7月も半ば近くなのに、今年はいつまでも鬱陶しい日が続く。
本当に久しぶりに梅雨らしい梅雨が訪れている。
昨今、夏らしい夏とか、冬らしい冬とか、きっぱりとした季節感というのが味わえなかったような気がする。
いつも、寒かったり、暑かったり。
変な時に台風が来たり、長い間、雨が降らなかったり。
よく聞かされるのだが、昔は本当に雪がよく降ったらしい。
日本海側の人もそう言うし、私の親も何度もそう言った。
子供の頃、そうまだ幼児の頃の記憶だが、家の前に降り積もった雪の上で、じっとしていたことを覚えている。
そんな雪はあの時以来、見たことがないような気がする。
東京は、大阪とは違ってよく雪が降るなあ、と実感する。
4?5年前、10センチ以上の雪がつもり、家の前に雪のトンネルができたのには、本当に驚いた。

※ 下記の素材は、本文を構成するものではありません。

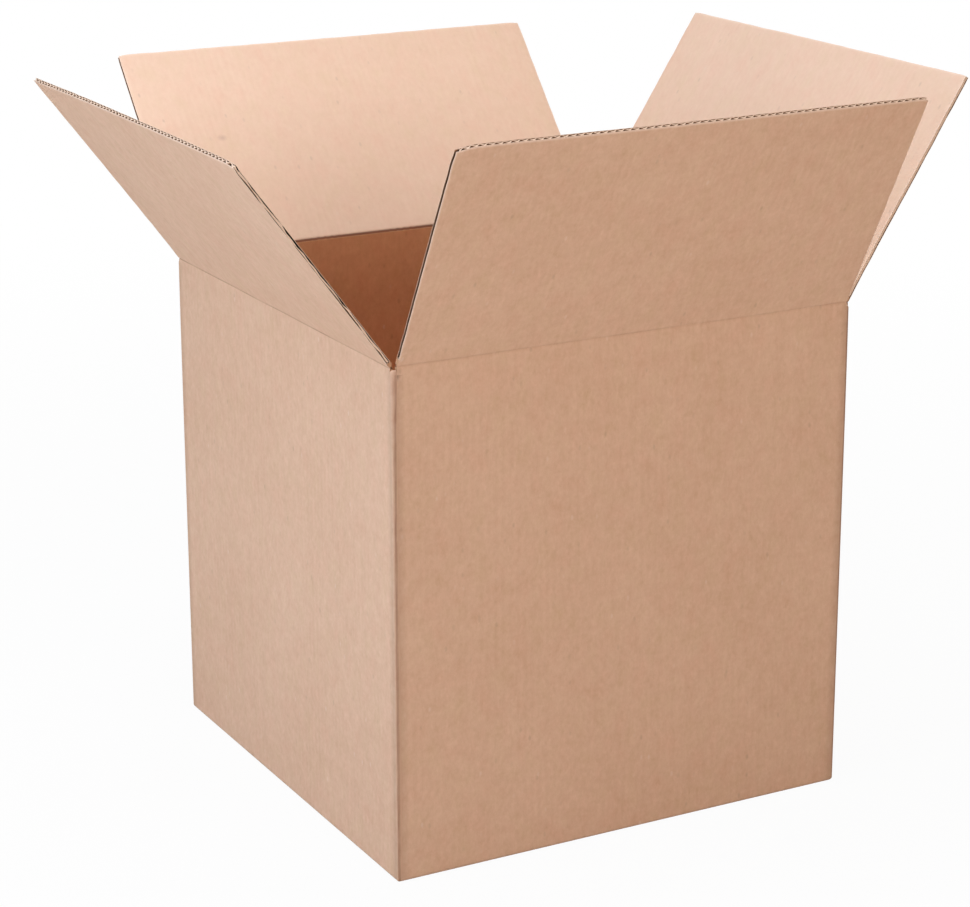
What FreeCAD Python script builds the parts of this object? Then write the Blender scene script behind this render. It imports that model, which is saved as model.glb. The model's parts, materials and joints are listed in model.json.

家の前は、鬱蒼とした森が続き、枝が道路の上まで伸びて来ているのだ。
だから、前も上も全部真っ白になる。
東京が雪国になった。
そこはいつも自分がいる世界ではなかった。
不思議の国のアリスか、と見まごうばかりの雪明かりの夜だった。
本当に、今年の梅雨は、毎日少しでも雨が降っている。
暑いと言っても、太陽にやけどするような、そんな夏独特の暑さではない。
じめっとした、梅雨独特の暑さ。
それでも、今年は一度もクーラーをかけていない。
東京電力の不手際で、今年は電力不足が話題になっているが、今のところ何の不自由も感じられない。
このまま秋になってほしいなあ、とも思うが、それでは夏に稼ぐ人たちが困るだろう。
雪が積もらなくて、大打撃を受けたスキー場の話はよく聞くが、夏が寒くて、海辺にひとりも客が来なかったということは聞いたことがない。
雪のないスキー場って、あまりに可哀想だなあと思いますね。
今日、蝉の初鳴きを聞いた。
アブラゼミのジーーーーーという長い声だ。
土から出て来たばかりで、まだ声に迫力はないが、それでも、ああ、夏が来るんだなあ、と心の中で呟いたりした。